Dataset excerpt:
>>

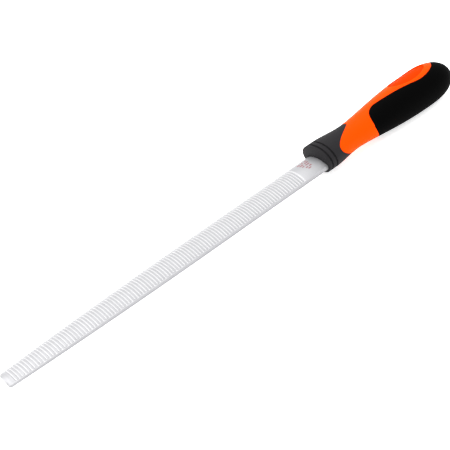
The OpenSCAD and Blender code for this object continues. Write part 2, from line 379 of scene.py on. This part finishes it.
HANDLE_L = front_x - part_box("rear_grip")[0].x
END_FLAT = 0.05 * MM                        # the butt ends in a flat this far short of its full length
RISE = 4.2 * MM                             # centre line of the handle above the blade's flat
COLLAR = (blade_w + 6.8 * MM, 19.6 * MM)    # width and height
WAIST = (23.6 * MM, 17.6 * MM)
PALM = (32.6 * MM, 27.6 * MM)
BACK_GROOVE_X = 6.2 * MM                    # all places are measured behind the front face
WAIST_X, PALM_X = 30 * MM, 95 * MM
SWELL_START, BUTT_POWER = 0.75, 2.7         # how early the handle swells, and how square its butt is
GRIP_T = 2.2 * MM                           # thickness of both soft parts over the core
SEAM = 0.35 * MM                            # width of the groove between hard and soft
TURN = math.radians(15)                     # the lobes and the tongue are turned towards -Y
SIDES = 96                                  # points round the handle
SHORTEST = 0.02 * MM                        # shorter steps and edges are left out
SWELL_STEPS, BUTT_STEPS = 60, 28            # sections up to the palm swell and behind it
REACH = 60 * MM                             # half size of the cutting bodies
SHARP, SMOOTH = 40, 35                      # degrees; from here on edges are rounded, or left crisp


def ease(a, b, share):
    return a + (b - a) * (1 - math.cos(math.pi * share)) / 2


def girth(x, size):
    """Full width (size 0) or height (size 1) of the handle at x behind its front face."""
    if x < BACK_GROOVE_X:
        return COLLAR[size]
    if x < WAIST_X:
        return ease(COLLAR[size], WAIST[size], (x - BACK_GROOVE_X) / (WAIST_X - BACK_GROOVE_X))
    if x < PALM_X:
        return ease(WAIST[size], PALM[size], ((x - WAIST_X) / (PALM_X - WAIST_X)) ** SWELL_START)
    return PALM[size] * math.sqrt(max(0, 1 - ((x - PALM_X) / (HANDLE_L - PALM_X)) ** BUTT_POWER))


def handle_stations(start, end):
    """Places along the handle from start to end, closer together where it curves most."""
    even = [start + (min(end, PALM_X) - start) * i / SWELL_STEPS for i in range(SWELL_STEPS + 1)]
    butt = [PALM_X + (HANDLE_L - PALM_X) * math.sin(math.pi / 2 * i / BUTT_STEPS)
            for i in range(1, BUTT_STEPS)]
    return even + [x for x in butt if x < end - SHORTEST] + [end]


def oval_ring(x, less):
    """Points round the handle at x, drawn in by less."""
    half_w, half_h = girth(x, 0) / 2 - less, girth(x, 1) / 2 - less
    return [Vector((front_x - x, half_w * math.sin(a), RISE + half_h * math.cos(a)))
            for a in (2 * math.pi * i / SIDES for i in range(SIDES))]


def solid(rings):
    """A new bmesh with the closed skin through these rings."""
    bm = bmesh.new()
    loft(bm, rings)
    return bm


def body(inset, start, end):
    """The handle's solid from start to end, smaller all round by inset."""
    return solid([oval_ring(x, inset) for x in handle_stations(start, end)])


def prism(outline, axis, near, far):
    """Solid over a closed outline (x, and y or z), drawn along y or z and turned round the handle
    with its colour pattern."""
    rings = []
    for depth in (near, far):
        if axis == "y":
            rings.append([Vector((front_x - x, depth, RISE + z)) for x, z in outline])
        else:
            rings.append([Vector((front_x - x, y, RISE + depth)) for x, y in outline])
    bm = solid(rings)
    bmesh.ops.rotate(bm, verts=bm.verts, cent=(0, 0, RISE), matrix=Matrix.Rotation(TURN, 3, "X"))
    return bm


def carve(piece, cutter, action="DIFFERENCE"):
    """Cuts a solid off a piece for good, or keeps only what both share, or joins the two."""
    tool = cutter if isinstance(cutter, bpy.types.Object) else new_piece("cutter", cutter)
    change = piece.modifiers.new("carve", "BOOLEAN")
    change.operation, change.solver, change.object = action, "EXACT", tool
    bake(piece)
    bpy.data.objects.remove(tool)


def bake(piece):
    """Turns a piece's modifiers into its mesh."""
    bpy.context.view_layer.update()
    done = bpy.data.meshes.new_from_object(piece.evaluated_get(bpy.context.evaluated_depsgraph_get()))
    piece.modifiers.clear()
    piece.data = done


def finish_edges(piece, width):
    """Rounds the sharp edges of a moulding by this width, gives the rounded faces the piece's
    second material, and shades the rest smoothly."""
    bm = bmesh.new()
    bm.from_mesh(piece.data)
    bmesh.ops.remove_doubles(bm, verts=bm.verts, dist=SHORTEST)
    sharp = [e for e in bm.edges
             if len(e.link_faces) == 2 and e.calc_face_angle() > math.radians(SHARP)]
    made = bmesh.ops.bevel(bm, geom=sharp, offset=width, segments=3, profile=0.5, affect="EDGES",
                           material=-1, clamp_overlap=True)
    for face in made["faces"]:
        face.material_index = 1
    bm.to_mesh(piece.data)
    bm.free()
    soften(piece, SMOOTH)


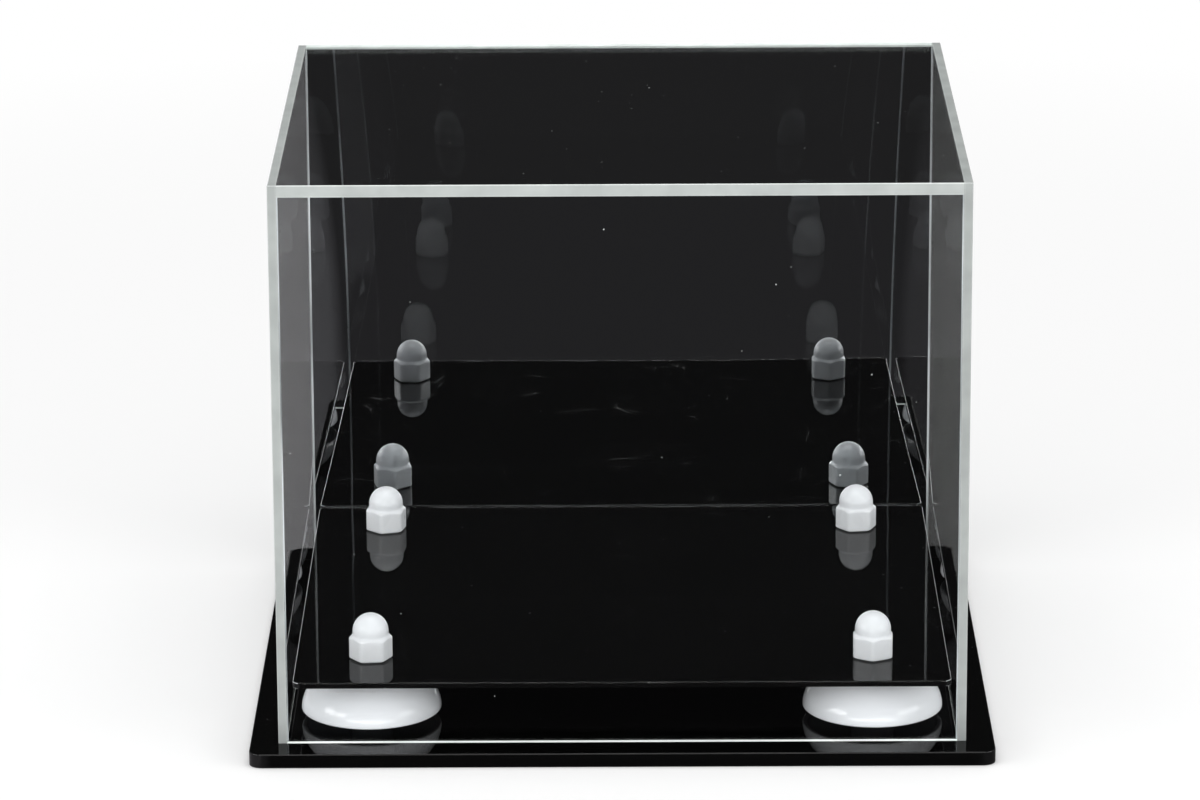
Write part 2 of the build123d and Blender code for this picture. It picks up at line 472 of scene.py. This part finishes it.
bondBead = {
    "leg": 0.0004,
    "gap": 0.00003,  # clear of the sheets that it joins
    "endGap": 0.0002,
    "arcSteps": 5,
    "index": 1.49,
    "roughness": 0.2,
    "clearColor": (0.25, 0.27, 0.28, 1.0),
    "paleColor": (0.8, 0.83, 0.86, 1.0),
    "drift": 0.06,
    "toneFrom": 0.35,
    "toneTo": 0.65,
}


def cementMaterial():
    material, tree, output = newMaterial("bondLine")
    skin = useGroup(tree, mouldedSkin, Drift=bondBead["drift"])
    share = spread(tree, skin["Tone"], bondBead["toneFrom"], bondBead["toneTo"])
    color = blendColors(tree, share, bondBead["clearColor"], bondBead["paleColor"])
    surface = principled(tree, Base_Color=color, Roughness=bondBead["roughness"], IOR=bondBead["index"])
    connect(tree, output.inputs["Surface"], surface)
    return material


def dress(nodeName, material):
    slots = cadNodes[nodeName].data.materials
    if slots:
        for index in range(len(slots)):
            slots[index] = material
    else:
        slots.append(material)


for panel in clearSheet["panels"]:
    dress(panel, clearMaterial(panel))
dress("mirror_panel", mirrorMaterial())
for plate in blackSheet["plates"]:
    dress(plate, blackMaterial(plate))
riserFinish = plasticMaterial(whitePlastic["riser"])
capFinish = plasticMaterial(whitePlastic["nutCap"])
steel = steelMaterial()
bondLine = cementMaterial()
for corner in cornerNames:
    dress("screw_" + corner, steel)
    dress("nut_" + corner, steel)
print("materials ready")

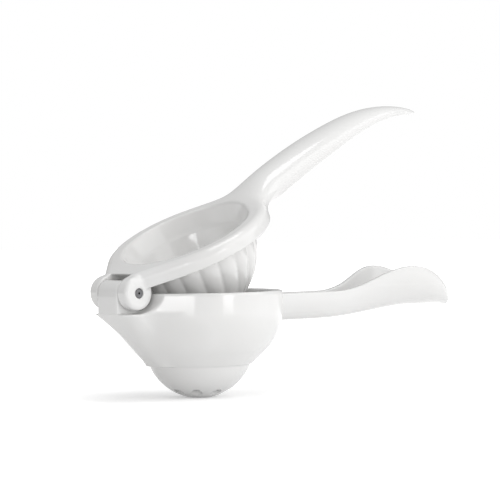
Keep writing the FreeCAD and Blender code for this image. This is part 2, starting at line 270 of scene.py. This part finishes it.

<<

WHAT IS REQUIRED = Would you write down every record again, exactly?

RIGHT ANSWER =
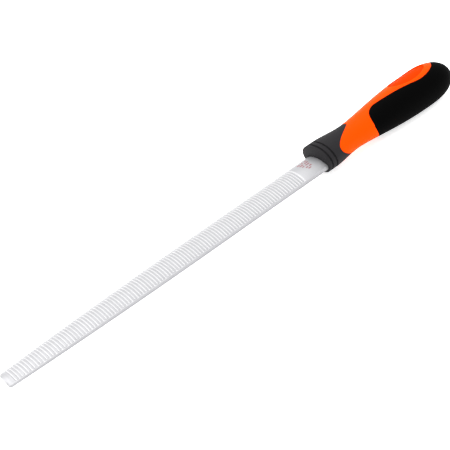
The OpenSCAD and Blender code for this object continues. Write part 2, from line 379 of scene.py on. This part finishes it.
HANDLE_L = front_x - part_box("rear_grip")[0].x
END_FLAT = 0.05 * MM                        # the butt ends in a flat this far short of its full length
RISE = 4.2 * MM                             # centre line of the handle above the blade's flat
COLLAR = (blade_w + 6.8 * MM, 19.6 * MM)    # width and height
WAIST = (23.6 * MM, 17.6 * MM)
PALM = (32.6 * MM, 27.6 * MM)
BACK_GROOVE_X = 6.2 * MM                    # all places are measured behind the front face
WAIST_X, PALM_X = 30 * MM, 95 * MM
SWELL_START, BUTT_POWER = 0.75, 2.7         # how early the handle swells, and how square its butt is
GRIP_T = 2.2 * MM                           # thickness of both soft parts over the core
SEAM = 0.35 * MM                            # width of the groove between hard and soft
TURN = math.radians(15)                     # the lobes and the tongue are turned towards -Y
SIDES = 96                                  # points round the handle
SHORTEST = 0.02 * MM                        # shorter steps and edges are left out
SWELL_STEPS, BUTT_STEPS = 60, 28            # sections up to the palm swell and behind it
REACH = 60 * MM                             # half size of the cutting bodies
SHARP, SMOOTH = 40, 35                      # degrees; from here on edges are rounded, or left crisp


def ease(a, b, share):
    return a + (b - a) * (1 - math.cos(math.pi * share)) / 2


def girth(x, size):
    """Full width (size 0) or height (size 1) of the handle at x behind its front face."""
    if x < BACK_GROOVE_X:
        return COLLAR[size]
    if x < WAIST_X:
        return ease(COLLAR[size], WAIST[size], (x - BACK_GROOVE_X) / (WAIST_X - BACK_GROOVE_X))
    if x < PALM_X:
        return ease(WAIST[size], PALM[size], ((x - WAIST_X) / (PALM_X - WAIST_X)) ** SWELL_START)
    return PALM[size] * math.sqrt(max(0, 1 - ((x - PALM_X) / (HANDLE_L - PALM_X)) ** BUTT_POWER))


def handle_stations(start, end):
    """Places along the handle from start to end, closer together where it curves most."""
    even = [start + (min(end, PALM_X) - start) * i / SWELL_STEPS for i in range(SWELL_STEPS + 1)]
    butt = [PALM_X + (HANDLE_L - PALM_X) * math.sin(math.pi / 2 * i / BUTT_STEPS)
            for i in range(1, BUTT_STEPS)]
    return even + [x for x in butt if x < end - SHORTEST] + [end]


def oval_ring(x, less):
    """Points round the handle at x, drawn in by less."""
    half_w, half_h = girth(x, 0) / 2 - less, girth(x, 1) / 2 - less
    return [Vector((front_x - x, half_w * math.sin(a), RISE + half_h * math.cos(a)))
            for a in (2 * math.pi * i / SIDES for i in range(SIDES))]


def solid(rings):
    """A new bmesh with the closed skin through these rings."""
    bm = bmesh.new()
    loft(bm, rings)
    return bm


def body(inset, start, end):
    """The handle's solid from start to end, smaller all round by inset."""
    return solid([oval_ring(x, inset) for x in handle_stations(start, end)])


def prism(outline, axis, near, far):
    """Solid over a closed outline (x, and y or z), drawn along y or z and turned round the handle
    with its colour pattern."""
    rings = []
    for depth in (near, far):
        if axis == "y":
            rings.append([Vector((front_x - x, depth, RISE + z)) for x, z in outline])
        else:
            rings.append([Vector((front_x - x, y, RISE + depth)) for x, y in outline])
    bm = solid(rings)
    bmesh.ops.rotate(bm, verts=bm.verts, cent=(0, 0, RISE), matrix=Matrix.Rotation(TURN, 3, "X"))
    return bm


def carve(piece, cutter, action="DIFFERENCE"):
    """Cuts a solid off a piece for good, or keeps only what both share, or joins the two."""
    tool = cutter if isinstance(cutter, bpy.types.Object) else new_piece("cutter", cutter)
    change = piece.modifiers.new("carve", "BOOLEAN")
    change.operation, change.solver, change.object = action, "EXACT", tool
    bake(piece)
    bpy.data.objects.remove(tool)


def bake(piece):
    """Turns a piece's modifiers into its mesh."""
    bpy.context.view_layer.update()
    done = bpy.data.meshes.new_from_object(piece.evaluated_get(bpy.context.evaluated_depsgraph_get()))
    piece.modifiers.clear()
    piece.data = done


def finish_edges(piece, width):
    """Rounds the sharp edges of a moulding by this width, gives the rounded faces the piece's
    second material, and shades the rest smoothly."""
    bm = bmesh.new()
    bm.from_mesh(piece.data)
    bmesh.ops.remove_doubles(bm, verts=bm.verts, dist=SHORTEST)
    sharp = [e for e in bm.edges
             if len(e.link_faces) == 2 and e.calc_face_angle() > math.radians(SHARP)]
    made = bmesh.ops.bevel(bm, geom=sharp, offset=width, segments=3, profile=0.5, affect="EDGES",
                           material=-1, clamp_overlap=True)
    for face in made["faces"]:
        face.material_index = 1
    bm.to_mesh(piece.data)
    bm.free()
    soften(piece, SMOOTH)


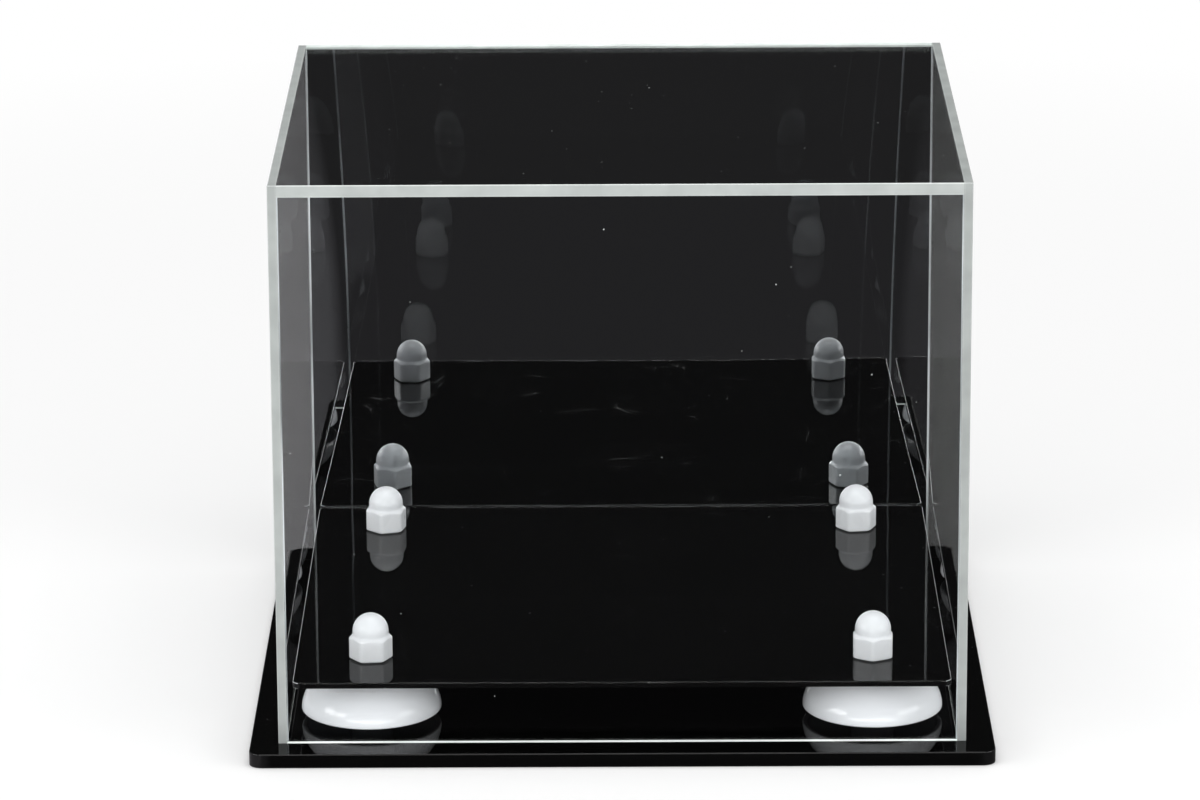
Write part 2 of the build123d and Blender code for this picture. It picks up at line 472 of scene.py. This part finishes it.
bondBead = {
    "leg": 0.0004,
    "gap": 0.00003,  # clear of the sheets that it joins
    "endGap": 0.0002,
    "arcSteps": 5,
    "index": 1.49,
    "roughness": 0.2,
    "clearColor": (0.25, 0.27, 0.28, 1.0),
    "paleColor": (0.8, 0.83, 0.86, 1.0),
    "drift": 0.06,
    "toneFrom": 0.35,
    "toneTo": 0.65,
}


def cementMaterial():
    material, tree, output = newMaterial("bondLine")
    skin = useGroup(tree, mouldedSkin, Drift=bondBead["drift"])
    share = spread(tree, skin["Tone"], bondBead["toneFrom"], bondBead["toneTo"])
    color = blendColors(tree, share, bondBead["clearColor"], bondBead["paleColor"])
    surface = principled(tree, Base_Color=color, Roughness=bondBead["roughness"], IOR=bondBead["index"])
    connect(tree, output.inputs["Surface"], surface)
    return material


def dress(nodeName, material):
    slots = cadNodes[nodeName].data.materials
    if slots:
        for index in range(len(slots)):
            slots[index] = material
    else:
        slots.append(material)


for panel in clearSheet["panels"]:
    dress(panel, clearMaterial(panel))
dress("mirror_panel", mirrorMaterial())
for plate in blackSheet["plates"]:
    dress(plate, blackMaterial(plate))
riserFinish = plasticMaterial(whitePlastic["riser"])
capFinish = plasticMaterial(whitePlastic["nutCap"])
steel = steelMaterial()
bondLine = cementMaterial()
for corner in cornerNames:
    dress("screw_" + corner, steel)
    dress("nut_" + corner, steel)
print("materials ready")

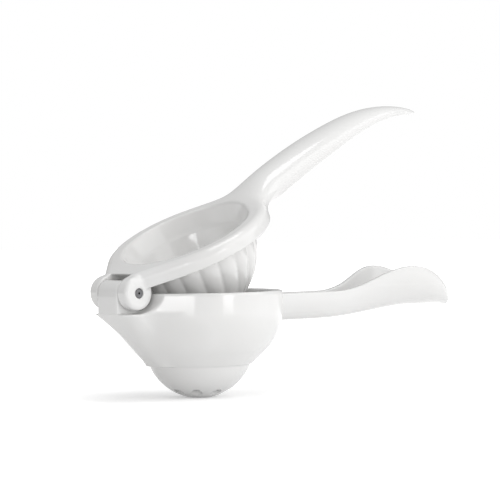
Keep writing the FreeCAD and Blender code for this image. This is part 2, starting at line 270 of scene.py. This part finishes it.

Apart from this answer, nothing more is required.